Par sa décision, Gilad est devenu un "refuznik", comme on appelle les
objecteurs de conscience en Israël. Malgré le rôle central de l'armée
en tant qu’institution qui défend et unit Israël, le pays a déjà connu
plusieurs mouvements de refuzniks. Ces dernières années, à la suite de
la droitisation de la politique et l'opinion publique israéliennes, la
dénonciation des refuzniks a augmenté à mesure qu’Israël se retrouvait
de plus en plus isolé sur la scène internationale.

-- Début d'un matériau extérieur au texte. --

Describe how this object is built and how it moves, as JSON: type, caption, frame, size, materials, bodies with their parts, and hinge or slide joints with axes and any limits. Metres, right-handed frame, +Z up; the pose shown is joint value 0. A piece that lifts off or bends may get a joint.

Gilad assure cependant que sa famille et ses amis ont accueilli très
positivement sa décision – notamment sa femme pourtant issue d'une
grande famille de militaires. Un message faussement jovial posté sur
Facebook – "L’été en prison" – a suscité des commentaires tels que : "Oh
non ! Je suis fier d'être ton ami" et "Très courageux de ta part Gilad.

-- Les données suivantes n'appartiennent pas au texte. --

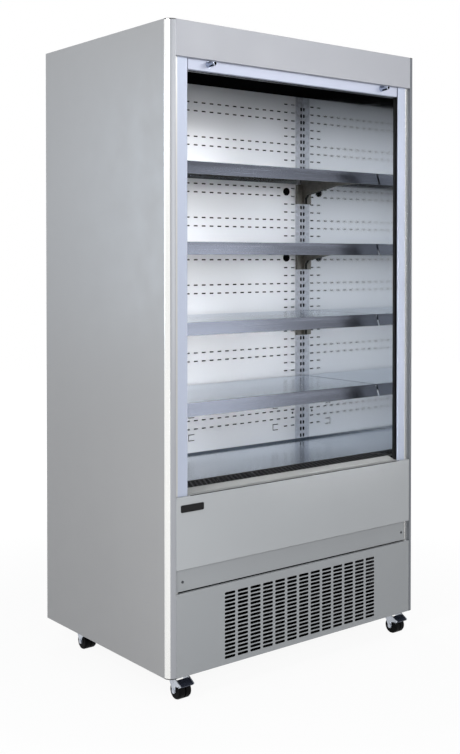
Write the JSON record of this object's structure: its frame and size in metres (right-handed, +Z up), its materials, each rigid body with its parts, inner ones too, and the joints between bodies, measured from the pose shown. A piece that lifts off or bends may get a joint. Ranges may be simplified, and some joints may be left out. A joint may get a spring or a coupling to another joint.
{
  "type": "open multideck display fridge",
  "caption": "Upright open-front display fridge on casters with lift-off shelves, slotted rear wall, roll-down night blind, perforated base grille and refrigeration set.",
  "frame": {"origin": "on the floor, under the middle of the box around the whole fridge", "axes": "+Z up, -Y towards the open front and the customer, +X to the right as seen from the front"},
  "size_m": [1, 0.709, 1.906],
  "materials": {
    "panel_paint": "satin grey powder coat",
    "front_steel": "satin silver-grey coated sheet",
    "anodised": "matt anodised extrusion",
    "rail_aluminium": "matt anodised extrusion",
    "stainless": "brushed stainless sheet",
    "polished_stainless": "bright polished stainless sheet",
    "bracket_zinc": "zinc plated",
    "black_plastic": "moulded, matt",
    "black_metal": "matt black coat",
    "galvanised": "galvanised sheet",
    "tub_lining": "white coated sheet over foam",
    "bright_chrome": "bright",
    "badge_black": "gloss",
    "blind_cloth": "woven, aluminised",
    "coil_fins": "plain fins",
    "copper_tube": "bare tube",
    "compressor_paint": "gloss black",
    "fan_plastic": "moulded, matt",
    "controller_grey": "moulded box",
    "wheel_rubber": "grey-black tread"
  },
  "bodies": {
    "cabinet": {"base_pan": "galvanised", "side_panel_left": "panel_paint", "side_panel_right": "panel_paint", "back_panel": "panel_paint", "roof_panel": "panel_paint", "insulated_tub": "tub_lining", "corner_profiles": "anodised", "profile_end_caps": "black_plastic", "fascia_panel": "front_steel", "riser_panel": "front_steel", "badge_plate": "badge_black", "screw_strip": "front_steel", "grille_panel": "front_steel", "panel_screws": "bright_chrome", "rear_service_cover": "galvanised", "front_posts": "anodised", "blind_guides": "anodised", "front_ledge": "stainless", "return_air_grille": "black_metal", "deck_tray": "stainless", "side_liners": "polished_stainless", "rear_panels": "stainless", "cable_grommets": "black_plastic", "shelf_uprights": "stainless", "canopy_ceiling": "black_metal", "air_honeycomb": "black_plastic", "shelf_brackets": "bracket_zinc", "blind_fabric": "blind_cloth", "condenser_coil": "coil_fins", "condenser_fan_shroud": "black_metal", "evaporator_coil": "coil_fins", "evaporator_fan_plate": "galvanised", "compressor": "compressor_paint", "refrigerant_lines": "copper_tube", "controller": "controller_grey", "caster_plates": "galvanised"},
    "night_blind": {"blind_bar": "rail_aluminium", "blind_knobs": "bright_chrome"},
    "blind_tube": {"blind_roller": "anodised"},
    "shelf_1": {"shelf_deck_1": "stainless", "price_rail_1": "rail_aluminium"},
    "shelf_2": {"shelf_deck_2": "stainless", "price_rail_2": "rail_aluminium"},
    "shelf_3": {"shelf_deck_3": "stainless", "price_rail_3": "rail_aluminium"},
    "shelf_4": {"shelf_deck_4": "stainless", "price_rail_4": "rail_aluminium"},
    "condenser_fan_rotor": {"condenser_fan": "fan_plastic"},
    "evaporator_fan_left_rotor": {"evaporator_fan_left": "fan_plastic"},
    "evaporator_fan_right_rotor": {"evaporator_fan_right": "fan_plastic"},
    "swivel_front_left": {"caster_fork_front_left": "galvanised"},
    "wheel_front_left": {"caster_wheel_front_left": "wheel_rubber"},
    "pedal_front_left": {"brake_pedal_front_left": "black_metal"},
    "swivel_front_right": {"caster_fork_front_right": "galvanised"},
    "wheel_front_right": {"caster_wheel_front_right": "wheel_rubber"},
    "pedal_front_right": {"brake_pedal_front_right": "black_metal"},
    "swivel_rear_left": {"caster_fork_rear_left": "galvanised"},
    "wheel_rear_left": {"caster_wheel_rear_left": "wheel_rubber"},
    "swivel_rear_right": {"caster_fork_rear_right": "galvanised"},
    "wheel_rear_right": {"caster_wheel_rear_right": "wheel_rubber"}
  },
  "joints": [
    {"name": "blind_drop", "type": "slide", "parent": "cabinet", "child": "night_blind", "axis": [0, 0, -1], "range_m": [0, 1.1927], "stiffness_N_per_m": 5, "springref_m": -4, "deforming": ["blind_fabric"]},
    {"name": "blind_tube_turn", "type": "hinge", "parent": "cabinet", "child": "blind_tube", "pos_m": [0, -0.2975, 1.832], "axis": [1, 0, 0], "range_deg": [0, 3600]},
    {"name": "shelf_1_lift_off", "type": "slide", "parent": "cabinet", "child": "shelf_1", "axis": [0, 0, 1], "range_m": [0, 0.03]},
    {"name": "shelf_2_lift_off", "type": "slide", "parent": "cabinet", "child": "shelf_2", "axis": [0, 0, 1], "range_m": [0, 0.03]},
    {"name": "shelf_3_lift_off", "type": "slide", "parent": "cabinet", "child": "shelf_3", "axis": [0, 0, 1], "range_m": [0, 0.03]},
    {"name": "shelf_4_lift_off", "type": "slide", "parent": "cabinet", "child": "shelf_4", "axis": [0, 0, 1], "range_m": [0, 0.03]},
    {"name": "condenser_fan_spin", "type": "hinge", "parent": "cabinet", "child": "condenser_fan_rotor", "pos_m": [0, -0.2115, 0.196], "axis": [0, 1, 0], "continuous": true},
    {"name": "evaporator_fan_left_spin", "type": "hinge", "parent": "cabinet", "child": "evaporator_fan_left_rotor", "pos_m": [-0.215, 0.0957, 0.49], "axis": [0, 1, 0], "continuous": true},
    {"name": "evaporator_fan_right_spin", "type": "hinge", "parent": "cabinet", "child": "evaporator_fan_right_rotor", "pos_m": [0.215, 0.0957, 0.49], "axis": [0, 1, 0], "continuous": true},
    {"name": "front_left_swivel", "type": "hinge", "parent": "cabinet", "child": "swivel_front_left", "pos_m": [-0.44, -0.2845, 0.07], "axis": [0, 0, 1], "continuous": true},
    {"name": "front_left_wheel_roll", "type": "hinge", "parent": "swivel_front_left", "child": "wheel_front_left", "pos_m": [-0.44, -0.3065, 0.025], "axis": [1, 0, 0], "continuous": true},
    {"name": "front_left_brake_press", "type": "hinge", "parent": "swivel_front_left", "child": "pedal_front_left", "pos_m": [-0.44, -0.33082, 0.04303], "axis": [1, 0, 0], "range_deg": [0, 6], "stiffness_Nm_per_rad": 0.6},
    {"name": "front_right_swivel", "type": "hinge", "parent": "cabinet", "child": "swivel_front_right", "pos_m": [0.44, -0.2845, 0.07], "axis": [0, 0, 1], "continuous": true},
    {"name": "front_right_wheel_roll", "type": "hinge", "parent": "swivel_front_right", "child": "wheel_front_right", "pos_m": [0.44, -0.3065, 0.025], "axis": [1, 0, 0], "continuous": true},
    {"name": "front_right_brake_press", "type": "hinge", "parent": "swivel_front_right", "child": "pedal_front_right", "pos_m": [0.44, -0.33082, 0.04303], "axis": [1, 0, 0], "range_deg": [0, 6], "stiffness_Nm_per_rad": 0.6},
    {"name": "rear_left_swivel", "type": "hinge", "parent": "cabinet", "child": "swivel_rear_left", "pos_m": [-0.44, 0.2245, 0.07], "axis": [0, 0, 1], "continuous": true},
    {"name": "rear_left_wheel_roll", "type": "hinge", "parent": "swivel_rear_left", "child": "wheel_rear_left", "pos_m": [-0.44, 0.2025, 0.025], "axis": [1, 0, 0], "continuous": true},
    {"name": "rear_right_swivel", "type": "hinge", "parent": "cabinet", "child": "swivel_rear_right", "pos_m": [0.44, 0.2245, 0.07], "axis": [0, 0, 1], "continuous": true},
    {"name": "rear_right_wheel_roll", "type": "hinge", "parent": "swivel_rear_right", "child": "wheel_rear_right", "pos_m": [0.44, 0.2025, 0.025], "axis": [1, 0, 0], "continuous": true}
  ],
  "couplings": [
    {"joint": "blind_tube_turn", "follows": "blind_drop", "rad_per_m": 52.6}
  ]
}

Je soutiens ton action". Mais en dehors du cercle restreint de la
famille et des amis Facebook, les objecteurs de conscience sont
confrontés à la colère d'une société militarisée peu conciliante avec
les réfractaires.
À la base militaire où les soldats s’affairent, Halpern a tout
simplement dit qu'il avait été AWOL ("absent sans permission
officielle") sans révéler les raisons politiques de sa décision. "Les
gens qui font le même choix que moi sont souvent considérés comme des
gens qui s’identifient à l’ennemi – il y a eu une résurgence du discours
nationaliste", explique Gilad. "Je ne souhaite pas lancer un débat
politique qui me mettrait dans une position inconfortable ici."

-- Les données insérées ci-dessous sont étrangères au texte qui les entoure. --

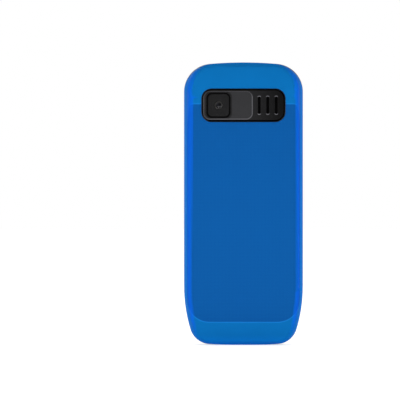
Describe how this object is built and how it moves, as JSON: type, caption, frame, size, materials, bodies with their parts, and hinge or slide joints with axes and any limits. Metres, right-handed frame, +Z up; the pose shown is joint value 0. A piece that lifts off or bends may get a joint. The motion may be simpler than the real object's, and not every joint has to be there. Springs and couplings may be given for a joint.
{
  "type": "feature phone",
  "caption": "Feature phone with a number keypad, a blue wrap-round rear cover that lifts off, a removable battery, and a rounded camera and loudspeaker island on the back.",
  "frame": {"origin": "middle of the bounding box on its lowest plane, under the phone standing on its bottom end", "axes": "+Z up the phone towards the top end, +Y out of the back (camera side), the screen and keys face -Y"},
  "size_m": [0.0488, 0.0154, 0.116],
  "materials": {
    "housing_black": "fine satin moulding",
    "cover_blue": "gloss, with a fine dot texture on the middle field",
    "panel_black": "satin",
    "key_black": "satin, with plain white digits",
    "window_glass": "clear over a black border",
    "lens_glass": "dark tint",
    "silicone": "translucent grey",
    "foam": "closed-cell foam",
    "film": "thin clear film",
    "spring_steel": "plain",
    "shield_steel": "tin plated",
    "board_green": "solder mask",
    "chip_black": "moulded",
    "ribbon_amber": "polyimide",
    "gold": "gold plated",
    "copper": "thin foil",
    "battery_grey": "wrapped cell",
    "display_glass": "liquid crystal panel",
    "backlight_white": "moulded frame"
  },
  "bodies": {
    "phone": {"front_housing": "housing_black", "rear_chassis": "housing_black", "chassis_screws": "spring_steel", "camera_panel": "panel_black", "camera_window": "lens_glass", "camera_module": "chip_black", "camera_lens": "lens_glass", "camera_flex": "ribbon_amber", "loudspeaker": "chip_black", "speaker_mesh": "foam", "display_window": "window_glass", "display_foam": "foam", "display_panel": "display_glass", "display_backlight": "backlight_white", "display_flex": "ribbon_amber", "earpiece": "chip_black", "earpiece_mesh": "foam", "keypad_mat": "silicone", "dome_film": "film", "key_domes": "spring_steel", "main_board": "board_green", "board_parts": "chip_black", "sim_socket_1": "shield_steel", "sim_socket_2": "shield_steel", "card_socket": "shield_steel", "shield_can_left": "shield_steel", "shield_can_right": "shield_steel", "battery_connector": "chip_black", "connector_springs": "gold", "usb_socket": "shield_steel", "usb_tongue": "chip_black", "jack_socket": "chip_black", "microphone": "shield_steel", "vibration_motor": "spring_steel", "antenna_film": "copper"},
    "rear_cover": {"rear_cover": "cover_blue"},
    "battery": {"battery": "battery_grey", "battery_terminals": "gold"},
    "nav_pad": {"nav_pad": "silicone"},
    "nav_ring": {"nav_ring": "key_black"},
    "ok_key": {"ok_key": "key_black"},
    "motor_weight": {"motor_weight": "spring_steel"},
    "key_star": {"key_star": "key_black"},
    "key_0": {"key_0": "key_black"},
    "key_hash": {"key_hash": "key_black"},
    "key_7": {"key_7": "key_black"},
    "key_8": {"key_8": "key_black"},
    "key_9": {"key_9": "key_black"},
    "key_4": {"key_4": "key_black"},
    "key_5": {"key_5": "key_black"},
    "key_6": {"key_6": "key_black"},
    "key_1": {"key_1": "key_black"},
    "key_2": {"key_2": "key_black"},
    "key_3": {"key_3": "key_black"},
    "soft_key_left": {"soft_key_left": "key_black"},
    "soft_key_right": {"soft_key_right": "key_black"},
    "call_key": {"call_key": "key_black"},
    "end_key": {"end_key": "key_black"}
  },
  "joints": [
    {"name": "cover_lift", "type": "slide", "parent": "phone", "child": "rear_cover", "axis": [0, 1, 0], "range_m": [0, 0.06]},
    {"name": "battery_lift", "type": "slide", "parent": "phone", "child": "battery", "axis": [0, 1, 0], "range_m": [0, 0.03]},
    {"name": "key_star_press", "type": "slide", "parent": "phone", "child": "key_star", "axis": [0, 1, 0], "range_m": [0, 0.0003], "stiffness_N_per_m": 3000, "springref_m": -0.0003},
    {"name": "key_0_press", "type": "slide", "parent": "phone", "child": "key_0", "axis": [0, 1, 0], "range_m": [0, 0.0003], "stiffness_N_per_m": 3000, "springref_m": -0.0003},
    {"name": "key_hash_press", "type": "slide", "parent": "phone", "child": "key_hash", "axis": [0, 1, 0], "range_m": [0, 0.0003], "stiffness_N_per_m": 3000, "springref_m": -0.0003},
    {"name": "key_7_press", "type": "slide", "parent": "phone", "child": "key_7", "axis": [0, 1, 0], "range_m": [0, 0.0003], "stiffness_N_per_m": 3000, "springref_m": -0.0003},
    {"name": "key_8_press", "type": "slide", "parent": "phone", "child": "key_8", "axis": [0, 1, 0], "range_m": [0, 0.0003], "stiffness_N_per_m": 3000, "springref_m": -0.0003},
    {"name": "key_9_press", "type": "slide", "parent": "phone", "child": "key_9", "axis": [0, 1, 0], "range_m": [0, 0.0003], "stiffness_N_per_m": 3000, "springref_m": -0.0003},
    {"name": "key_4_press", "type": "slide", "parent": "phone", "child": "key_4", "axis": [0, 1, 0], "range_m": [0, 0.0003], "stiffness_N_per_m": 3000, "springref_m": -0.0003},
    {"name": "key_5_press", "type": "slide", "parent": "phone", "child": "key_5", "axis": [0, 1, 0], "range_m": [0, 0.0003], "stiffness_N_per_m": 3000, "springref_m": -0.0003},
    {"name": "key_6_press", "type": "slide", "parent": "phone", "child": "key_6", "axis": [0, 1, 0], "range_m": [0, 0.0003], "stiffness_N_per_m": 3000, "springref_m": -0.0003},
    {"name": "key_1_press", "type": "slide", "parent": "phone", "child": "key_1", "axis": [0, 1, 0], "range_m": [0, 0.0003], "stiffness_N_per_m": 3000, "springref_m": -0.0003},
    {"name": "key_2_press", "type": "slide", "parent": "phone", "child": "key_2", "axis": [0, 1, 0], "range_m": [0, 0.0003], "stiffness_N_per_m": 3000, "springref_m": -0.0003},
    {"name": "key_3_press", "type": "slide", "parent": "phone", "child": "key_3", "axis": [0, 1, 0], "range_m": [0, 0.0003], "stiffness_N_per_m": 3000, "springref_m": -0.0003},
    {"name": "soft_key_left_press", "type": "slide", "parent": "phone", "child": "soft_key_left", "axis": [0, 1, 0], "range_m": [0, 0.0003], "stiffness_N_per_m": 3000, "springref_m": -0.0003},
    {"name": "soft_key_right_press", "type": "slide", "parent": "phone", "child": "soft_key_right", "axis": [0, 1, 0], "range_m": [0, 0.0003], "stiffness_N_per_m": 3000, "springref_m": -0.0003},
    {"name": "call_key_press", "type": "slide", "parent": "phone", "child": "call_key", "axis": [0, 1, 0], "range_m": [0, 0.0003], "stiffness_N_per_m": 3000, "springref_m": -0.0003},
    {"name": "end_key_press", "type": "slide", "parent": "phone", "child": "end_key", "axis": [0, 1, 0], "range_m": [0, 0.0003], "stiffness_N_per_m": 3000, "springref_m": -0.0003},
    {"name": "ok_key_press", "type": "slide", "parent": "phone", "child": "ok_key", "axis": [0, 1, 0], "range_m": [0, 0.0003], "stiffness_N_per_m": 3000, "springref_m": -0.0003},
    {"name": "ring_tilt_up_down", "type": "hinge", "parent": "phone", "child": "nav_pad", "pos_m": [0, -0.0055, 0.0503], "axis": [1, 0, 0], "range_deg": [-2.5, 2.5], "stiffness_Nm_per_rad": 0.15},
    {"name": "ring_tilt_left_right", "type": "hinge", "parent": "nav_pad", "child": "nav_ring", "pos_m": [0, -0.0055, 0.0503], "axis": [0, 0, 1], "range_deg": [-2.5, 2.5], "stiffness_Nm_per_rad": 0.15},
    {"name": "motor_spin", "type": "hinge", "parent": "phone", "child": "motor_weight", "pos_m": [-0.0066, -0.00055, 0.0237], "axis": [1, 0, 0], "continuous": true}
  ],
  "couplings": [
    {"joint": "battery_lift", "follows": "cover_lift", "ratio": 0.5}
  ]
}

Avec du recul sur ces dernières semaines, Gilad note qu'il aurait pu
gérer les choses différemment. "J'aurais pu trouver des excuses –
d’autres l’ont fait avant", dit-il. "Mais je voulais en faire une
question de principe. Je ne le regrette pas. Je n’en pouvais plus. Nous
devons avoir une position assez radicale et nous devons faire quelque
chose. En allant en prison, je fais quelque chose. Maintenant, je vais
être en mesure d'en parler - non seulement comme un Israélien, mais
comme quelqu'un qui a payé le prix pour cela."